La pièce a été écrite par Claudel entre 1915 et 1916 à Rome, ville qui a émerveillée l'auteur et où il place l'action de sa pièce, qui clôt la trilogie de Coûfontaine. Elle sera publiée en 1919 à la NRF, et créée en 1928 à Dresde, la création française devra attendre 1946, dans une mise en scène de Jean Valcourt.

L'action se déroule entre 1869 et 1871. Les troupes de Garibaldi sont sur le point de s'emparer des états pontificaux, et bientôt va débuter la guerre entre l'Allemagne et la France, alliée de l'Italie. Louis de Coûfontaine, le fils de Sygne et de Turelure est maintenant ambassadeur, il a pu faire carrière grâce à l'argent que lui a apporté son mariage avec Sichel. Ils n'ont eu qu'un enfant, une fille aveugle, Pensée, à la beauté impressionnante. Louis ne joue pas un grand rôle dans la pièce dont il disparaît rapidement. C'est Pensée qui occupe le centre de l'action. Elle a fait la connaissance de deux frères, Orian et Orso, deux nobles romains ruinés au service du pape. Les deux frères s'éprennent de Pensée qui aime d'emblée Orian, mais ce dernier voudrait lui voir épouser son frère, car il désire se consacrer au service du Pape. Ce dernier, mal en point à cause de la situation politique, conseille à Orian de laisser Pensée à Orso et à se consacrer à sa vocation religieuse. C'est ce qu'il va essayer de faire, mais il finira par succomber à l'amour de Pensée, avant de partir avec son frère sur les champs de bataille, où il laissera la vie. Il va recommander à son frère d'épouser Pensée, enceinte, pour sauver sa réputation et assurer un avenir à l'enfant.
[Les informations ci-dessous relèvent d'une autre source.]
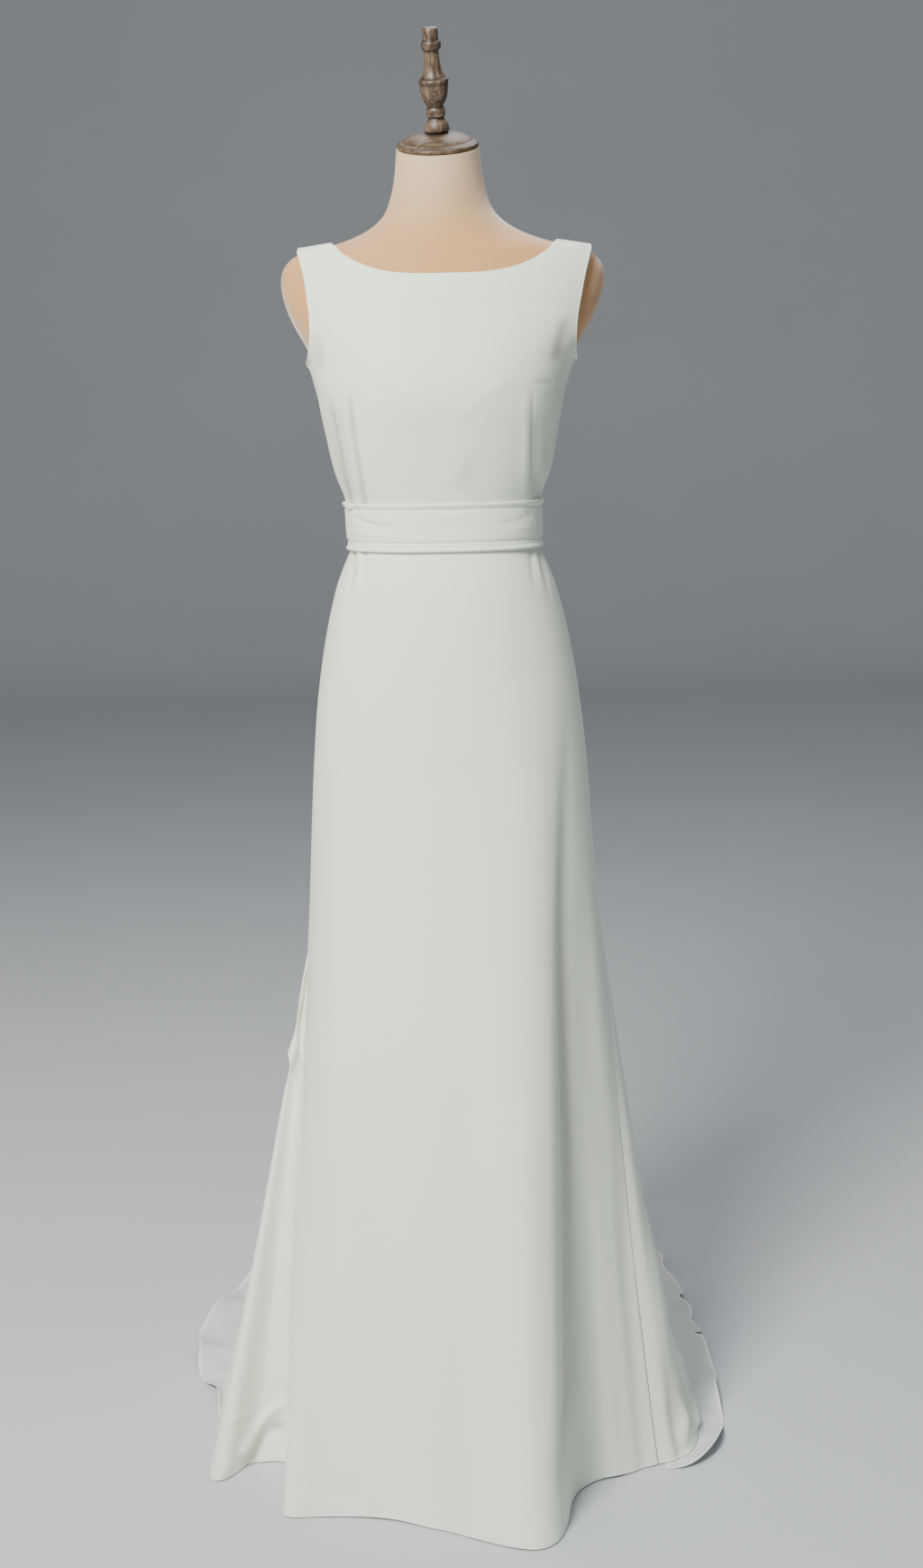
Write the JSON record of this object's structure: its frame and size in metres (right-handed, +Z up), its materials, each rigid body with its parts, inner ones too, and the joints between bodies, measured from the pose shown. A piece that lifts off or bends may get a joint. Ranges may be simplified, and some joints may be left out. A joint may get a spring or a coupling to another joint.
{
  "type": "sleeveless gown with train on a dress form",
  "caption": "Long sleeveless boat-neck gown with a belted waist and a ruffle-edged train, worn by a limbless dress form on a stand.",
  "frame": {"origin": "on the floor, at the middle of the stand's base", "axes": "+Z up along the pole, -Y out of the gown's front, +Y towards the train, +X to the wearer's left"},
  "size_m": [0.6857, 1.0782, 1.666],
  "materials": {
    "white_crepe": "smooth matte crepe",
    "form_jersey": "fine matte jersey",
    "turned_wood": "weathered, lightly waxed",
    "stand_steel": "satin"
  },
  "bodies": {
    "root": {"bodice_front": "white_crepe", "bodice_back_left": "white_crepe", "bodice_back_right": "white_crepe", "waist_belt": "white_crepe", "skirt_front": "white_crepe", "skirt_back_left": "white_crepe", "skirt_back_right": "white_crepe", "train_ruffle_left": "white_crepe", "train_ruffle_right": "white_crepe", "form_torso": "form_jersey", "neck_cap": "turned_wood", "neck_finial": "turned_wood", "stand_pole": "stand_steel", "stand_base": "stand_steel"}
  },
  "joints": []
}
Nous revenons dans cette pièce aux thématiques et au lyrisme que Claudel a déployé dans une grande partie de son oeuvre et nous nous éloignons de l'ironie grinçante et de la férocité du Pain dur, la deuxième partie de la trilogie. Encore une fois, l'amour est impossible sur terre. L'amour humain de Pensée s'oppose à l'amour de Dieu, et mène au final Orian à la mort. Ce dernier se trouve déchiré entre le Pape, le service de Dieu, et Pensée, les deux faisant le maximum pour le pousser à les choisir. Pensée, malgré son handicap, qui est métaphorique avant tout, et qui devient un avantage entre ses mains, est très décidée à séduire Orian, elle est le personnage le plus actif, le plus volontaire. Elle s'oppose au Pape, même si aucune rencontre n'a lieu entre eux. C'est le père humilié, symbolisant Dieu, mais au-delà, tous les pères, toutes les autorités, toutes les limites, qui contrarient les désirs, les aspirations individuelles. L'homme qui porte les habits papaux n'est pas flatté, il y a de la mesquinerie en lui, un manque de vision, il s'accroche un peu à des privilèges temporels, même s'il pressent qu'ils signifient aussi autre chose que de simples biens matériels. Mais il est un symbole, et c'est à cela que veut être fidèle Orian, plus qu'à l'homme qui le représente. Pensée va opposer à ce symbole son désir, et aura son moment de succès, même s'il sera éphémère, puisque le bonheur n'est pas vraiment possible chez Claudel ici-bas, qu'il est un mirage.

Lyrique et passionnée, une très belle pièce qui mériterait d'être plus connue et jouée, d'autant plus qu'elle est relativement courte et relativement dépouillée dans l'action (pour Claudel), peut-être plus facile à défendre sur scène pour un public qui ne serait pas composé uniquement d'amateurs de l'auteur.